EXERCISE PROMPT
Give back an exact copy of the lines from the start of the material through the line bearing "const pieceGap = 0.3;". Include both ends and nothing else.

CAD and scene scripts:
## Start

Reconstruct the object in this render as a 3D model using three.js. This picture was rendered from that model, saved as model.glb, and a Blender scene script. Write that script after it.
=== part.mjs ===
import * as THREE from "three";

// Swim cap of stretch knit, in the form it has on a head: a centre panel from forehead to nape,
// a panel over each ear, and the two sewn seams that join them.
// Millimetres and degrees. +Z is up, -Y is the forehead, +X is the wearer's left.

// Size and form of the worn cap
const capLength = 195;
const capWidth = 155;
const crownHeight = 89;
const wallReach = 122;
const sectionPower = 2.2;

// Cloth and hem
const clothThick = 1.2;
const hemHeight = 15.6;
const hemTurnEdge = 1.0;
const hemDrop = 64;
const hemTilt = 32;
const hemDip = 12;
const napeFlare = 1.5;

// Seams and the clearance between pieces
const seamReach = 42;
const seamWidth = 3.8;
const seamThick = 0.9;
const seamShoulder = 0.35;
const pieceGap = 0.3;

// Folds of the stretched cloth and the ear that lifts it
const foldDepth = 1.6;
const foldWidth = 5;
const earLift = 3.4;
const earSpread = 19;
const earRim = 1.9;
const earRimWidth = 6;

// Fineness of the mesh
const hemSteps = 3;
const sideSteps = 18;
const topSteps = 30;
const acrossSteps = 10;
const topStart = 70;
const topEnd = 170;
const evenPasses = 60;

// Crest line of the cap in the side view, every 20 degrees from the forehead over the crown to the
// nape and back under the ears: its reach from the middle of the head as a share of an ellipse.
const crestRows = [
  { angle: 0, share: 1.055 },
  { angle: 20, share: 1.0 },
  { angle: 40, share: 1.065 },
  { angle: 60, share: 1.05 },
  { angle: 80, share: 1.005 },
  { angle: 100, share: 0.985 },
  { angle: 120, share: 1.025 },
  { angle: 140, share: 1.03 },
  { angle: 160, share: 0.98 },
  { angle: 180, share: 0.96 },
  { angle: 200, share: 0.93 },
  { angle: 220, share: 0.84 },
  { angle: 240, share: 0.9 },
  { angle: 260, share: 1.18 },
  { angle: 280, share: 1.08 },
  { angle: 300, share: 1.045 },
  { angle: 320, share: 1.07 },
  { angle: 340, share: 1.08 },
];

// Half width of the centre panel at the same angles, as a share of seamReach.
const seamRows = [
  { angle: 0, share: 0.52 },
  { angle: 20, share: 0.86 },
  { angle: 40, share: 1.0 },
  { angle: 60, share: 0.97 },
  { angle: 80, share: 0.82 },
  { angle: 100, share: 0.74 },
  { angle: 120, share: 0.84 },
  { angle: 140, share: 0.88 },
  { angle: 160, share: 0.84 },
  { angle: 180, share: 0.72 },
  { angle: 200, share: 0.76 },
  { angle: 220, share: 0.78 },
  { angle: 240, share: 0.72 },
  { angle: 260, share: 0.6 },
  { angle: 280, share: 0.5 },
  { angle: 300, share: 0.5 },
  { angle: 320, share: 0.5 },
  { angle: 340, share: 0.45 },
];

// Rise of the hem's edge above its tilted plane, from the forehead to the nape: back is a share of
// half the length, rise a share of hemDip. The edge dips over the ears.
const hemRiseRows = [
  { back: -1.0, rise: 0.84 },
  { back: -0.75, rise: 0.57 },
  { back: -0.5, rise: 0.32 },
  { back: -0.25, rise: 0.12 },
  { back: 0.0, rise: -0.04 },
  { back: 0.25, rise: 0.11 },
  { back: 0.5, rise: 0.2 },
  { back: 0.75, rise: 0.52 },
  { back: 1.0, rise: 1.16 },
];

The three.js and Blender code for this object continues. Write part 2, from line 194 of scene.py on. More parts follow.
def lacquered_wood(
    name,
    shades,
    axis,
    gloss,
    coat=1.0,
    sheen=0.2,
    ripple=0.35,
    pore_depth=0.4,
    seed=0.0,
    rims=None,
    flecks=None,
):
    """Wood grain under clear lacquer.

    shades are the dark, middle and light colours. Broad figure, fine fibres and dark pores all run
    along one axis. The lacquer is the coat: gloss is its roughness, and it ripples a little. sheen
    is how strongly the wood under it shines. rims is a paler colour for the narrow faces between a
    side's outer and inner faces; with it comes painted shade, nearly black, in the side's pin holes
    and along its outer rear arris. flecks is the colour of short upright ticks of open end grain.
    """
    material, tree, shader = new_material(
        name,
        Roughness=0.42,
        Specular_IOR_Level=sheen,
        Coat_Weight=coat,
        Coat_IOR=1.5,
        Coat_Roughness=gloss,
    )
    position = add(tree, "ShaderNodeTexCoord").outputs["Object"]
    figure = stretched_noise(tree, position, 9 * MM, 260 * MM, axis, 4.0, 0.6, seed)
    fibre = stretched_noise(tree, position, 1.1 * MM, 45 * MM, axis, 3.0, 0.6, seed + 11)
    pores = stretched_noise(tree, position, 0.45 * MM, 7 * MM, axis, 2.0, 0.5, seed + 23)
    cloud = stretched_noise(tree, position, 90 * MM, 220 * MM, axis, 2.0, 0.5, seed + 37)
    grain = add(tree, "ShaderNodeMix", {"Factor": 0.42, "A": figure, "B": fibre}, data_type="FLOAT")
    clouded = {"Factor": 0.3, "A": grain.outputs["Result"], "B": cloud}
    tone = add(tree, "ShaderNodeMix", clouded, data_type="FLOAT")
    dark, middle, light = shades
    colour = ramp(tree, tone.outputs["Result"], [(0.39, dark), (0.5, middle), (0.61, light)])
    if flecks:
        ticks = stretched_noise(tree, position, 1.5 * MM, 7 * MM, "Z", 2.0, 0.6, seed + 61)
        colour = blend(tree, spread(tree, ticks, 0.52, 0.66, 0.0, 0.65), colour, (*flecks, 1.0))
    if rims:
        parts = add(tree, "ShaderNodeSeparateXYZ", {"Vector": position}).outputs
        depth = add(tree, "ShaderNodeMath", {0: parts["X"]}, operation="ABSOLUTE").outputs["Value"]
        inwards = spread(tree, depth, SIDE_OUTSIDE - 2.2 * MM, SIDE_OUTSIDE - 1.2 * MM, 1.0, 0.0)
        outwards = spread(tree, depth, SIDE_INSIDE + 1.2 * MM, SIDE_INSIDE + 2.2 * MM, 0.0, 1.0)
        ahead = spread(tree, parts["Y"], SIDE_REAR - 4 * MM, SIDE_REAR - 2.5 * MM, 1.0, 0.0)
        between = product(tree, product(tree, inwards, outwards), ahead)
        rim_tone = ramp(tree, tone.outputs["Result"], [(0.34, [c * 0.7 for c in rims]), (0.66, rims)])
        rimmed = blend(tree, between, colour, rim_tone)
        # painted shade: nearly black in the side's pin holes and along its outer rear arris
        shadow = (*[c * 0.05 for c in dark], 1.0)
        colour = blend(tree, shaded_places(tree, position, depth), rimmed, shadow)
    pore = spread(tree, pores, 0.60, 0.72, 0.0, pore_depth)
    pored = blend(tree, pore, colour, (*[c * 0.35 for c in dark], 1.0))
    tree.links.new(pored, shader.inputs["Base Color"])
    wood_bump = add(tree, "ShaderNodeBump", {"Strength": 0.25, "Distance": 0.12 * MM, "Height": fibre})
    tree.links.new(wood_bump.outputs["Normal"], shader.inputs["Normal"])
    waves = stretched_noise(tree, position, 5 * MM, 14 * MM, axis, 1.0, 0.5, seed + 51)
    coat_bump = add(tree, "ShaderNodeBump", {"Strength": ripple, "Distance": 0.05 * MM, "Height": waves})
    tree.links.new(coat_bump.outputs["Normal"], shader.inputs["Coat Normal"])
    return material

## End

EXERCISE RESULT
Reconstruct the object in this render as a 3D model using three.js. This picture was rendered from that model, saved as model.glb, and a Blender scene script. Write that script after it.
=== part.mjs ===
import * as THREE from "three";

// Swim cap of stretch knit, in the form it has on a head: a centre panel from forehead to nape,
// a panel over each ear, and the two sewn seams that join them.
// Millimetres and degrees. +Z is up, -Y is the forehead, +X is the wearer's left.

// Size and form of the worn cap
const capLength = 195;
const capWidth = 155;
const crownHeight = 89;
const wallReach = 122;
const sectionPower = 2.2;

// Cloth and hem
const clothThick = 1.2;
const hemHeight = 15.6;
const hemTurnEdge = 1.0;
const hemDrop = 64;
const hemTilt = 32;
const hemDip = 12;
const napeFlare = 1.5;

// Seams and the clearance between pieces
const seamReach = 42;
const seamWidth = 3.8;
const seamThick = 0.9;
const seamShoulder = 0.35;
const pieceGap = 0.3;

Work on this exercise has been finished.